Unlike welded and well-organized Zionists, the anti-Zionist movements seem scattered. Why don’t the latter have a strong organization to fight this sprawling group that “kills in the name of Jewish suffering,” as you say?
The Zionification of the Palestinian solidarity movement, which I have been monitoring for more than a decade, is pretty much completed. It located Jewish tribal interests at the centre of the Palestinian struggle. Instead of caring for Palestine, solidarity organisations are now primarily concerned with the fight against ‘anti-semitism’. The Palestine solidarity movement is now operating as a controlled opposition. It is funded largely by liberal Zionists, such as George Soros and his Open Society Institute, who also funds the pro-Israeli Jstreet. The same Soros funds most Palestinian NGOs and even the BDS Movement. We are seeing the emergence of a little Palestine solidarity industry that is set to achieve nothing and is actually very good at it (achieving nothing).

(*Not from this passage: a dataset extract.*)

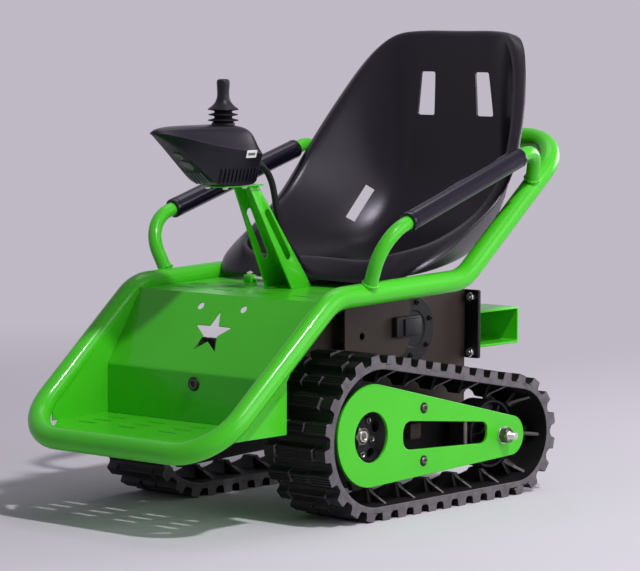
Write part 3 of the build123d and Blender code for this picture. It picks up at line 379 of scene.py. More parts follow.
def swept(name, points, radius, sides=40, closed=False):
    """A round bar along points, closed in a loop or capped at both ends."""
    count = len(points)
    if closed:
        tangents = [(points[(i + 1) % count] - points[i - 1]).normalized() for i in range(count)]
    else:
        tangents = [
            (points[min(i + 1, count - 1)] - points[max(i - 1, 0)]).normalized() for i in range(count)
        ]
    guide = Vector((0, 0, 1)) if abs(tangents[0].z) < 0.9 else Vector((1, 0, 0))
    side = tangents[0].cross(guide).normalized()
    frames = []
    for i in range(count):
        if i:
            side = tangents[i - 1].rotation_difference(tangents[i]) @ side
        side = (side - tangents[i] * side.dot(tangents[i])).normalized()
        frames.append((side.copy(), tangents[i].cross(side)))
    slip = 0.0
    if closed:
        again = tangents[-1].rotation_difference(tangents[0]) @ frames[-1][0]
        slip = math.atan2(again.dot(frames[0][1]), again.dot(frames[0][0]))
    verts = []
    for i, (a, b) in enumerate(frames):
        back = -slip * i / count
        for k in range(sides):
            turn = 2 * math.pi * k / sides + back
            verts.append(points[i] + (a * math.cos(turn) + b * math.sin(turn)) * radius)
    faces = []
    for i in range(count if closed else count - 1):
        j = (i + 1) % count
        for k in range(sides):
            m = (k + 1) % sides
            faces.append((i * sides + k, i * sides + m, j * sides + m, j * sides + k))
    if not closed:
        faces.append(tuple(range(sides - 1, -1, -1)))
        faces.append(tuple(range((count - 1) * sides, count * sides)))
    return object_from(name, verts, faces, 60.0)


def turned(name, profile, place, sides=48, angle=35.0, ring=False):
    """A turned piece. Its profile is (radius, height) about the place's own z axis, closed for a ring."""
    verts = []
    faces = []
    count = len(profile)
    for radius, height in profile:
        for k in range(sides):
            turn = 2 * math.pi * k / sides
            verts.append(place @ Vector((radius * math.cos(turn), radius * math.sin(turn), height)))
    for i in range(count if ring else count - 1):
        j = (i + 1) % count
        for k in range(sides):
            m = (k + 1) % sides
            faces.append((i * sides + k, i * sides + m, j * sides + m, j * sides + k))
    if not ring:
        for i in (0, count - 1):
            if profile[i][0] > 0:
                faces.append(tuple(range(i * sides, (i + 1) * sides)))
    return object_from(name, verts, faces, angle)


def ring_turned(name, profile, place, sides=48, angle=35.0):
    """A turned ring."""
    return turned(name, profile, place, sides, angle, ring=True)


def standing(origin, along):
    """A placing matrix with its z axis along a direction."""
    along = Vector(along).normalized()
    turn = Vector((0, 0, 1)).rotation_difference(along).to_matrix().to_4x4()
    return Matrix.Translation(Vector(origin)) @ turn


def in_plane(origin, x_axis, y_axis):
    """A placing matrix from an origin and two axes."""
    x = Vector(x_axis).normalized()
    y = Vector(y_axis).normalized()
    z = x.cross(y)
    turn = Matrix((x, y, z)).transposed().to_4x4()
    return Matrix.Translation(Vector(origin)) @ turn


def side_on(x):
    """Sketch plane of a plate that stands fore and aft: sketch x is y, sketch y is z."""
    return in_plane((x, 0, 0), (0, 1, 0), (0, 0, 1))


def circle(x, y, radius, sides=32):
    turns = [2 * math.pi * k / sides for k in range(sides)]
    return [(x + radius * math.cos(a), y + radius * math.sin(a)) for a in turns]


def slot_hole(x, y, length, width, sides=8):
    """A straight slot with round ends that lies along sketch x."""
    reach = (length - width) / 2
    points = []
    for sign, start in ((1, -90), (-1, 90)):
        for k in range(sides + 1):
            a = math.radians(start + 180 * k / sides)
            points.append((x + sign * reach + width / 2 * math.cos(a), y + width / 2 * math.sin(a)))
    return points


def rounded_polygon(corners, radius, steps=6):
    """A polygon with its corners rounded. radius is a number or one for each corner."""
    count = len(corners)
    radii = [radius] * count if isinstance(radius, (int, float)) else radius
    points = []
    for i in range(count):
        here = Vector(corners[i])
        before = (Vector(corners[i - 1]) - here).normalized()
        after = (Vector(corners[(i + 1) % count]) - here).normalized()
        if radii[i] <= 0:
            points.append(tuple(here))
            continue
        half = before.angle(after) / 2
        reach = radii[i] / math.tan(half)
        start = here + before * reach
        end = here + after * reach
        for k in range(steps + 1):
            t = k / steps
            points.append(tuple((1 - t) ** 2 * start + 2 * t * (1 - t) * here + t * t * end))
    return points


def signed_area(points):
    return sum(a[0] * b[1] - b[0] * a[1] for a, b in zip(points, points[1:] + points[:1])) / 2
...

But on the other hand, there are some very positive developments:
More and more people out there see the real picture. And I actually take some credit for it. More and more people are becoming sensitive to Jewish lobby activity and Zionist advocacy of global conflicts. More and more people grasp the role of the Left. They see the Guardian’s attempt to vindicate war criminal Sharon. In short, more and more people grasp that Palestine is here, in Paris, in London, in Athens and in Detroit.
As it stands, we are all Palestinians. The vast popular support of Dieudonne is a clear message to AIPAC, CRIF and CFI – beware, the party comes to an end. Enough is enough.
I would be very happy to see the Jewish lobby, both Zionist and the so-called ‘anti-’, coming to terms with the current change, but I doubt it. Being an avid reader of Jewish history and Left’s impotence, I predict that the Lobby will become more aggressive and I am really concerned with the inevitable consequences to Jews and the rest of us.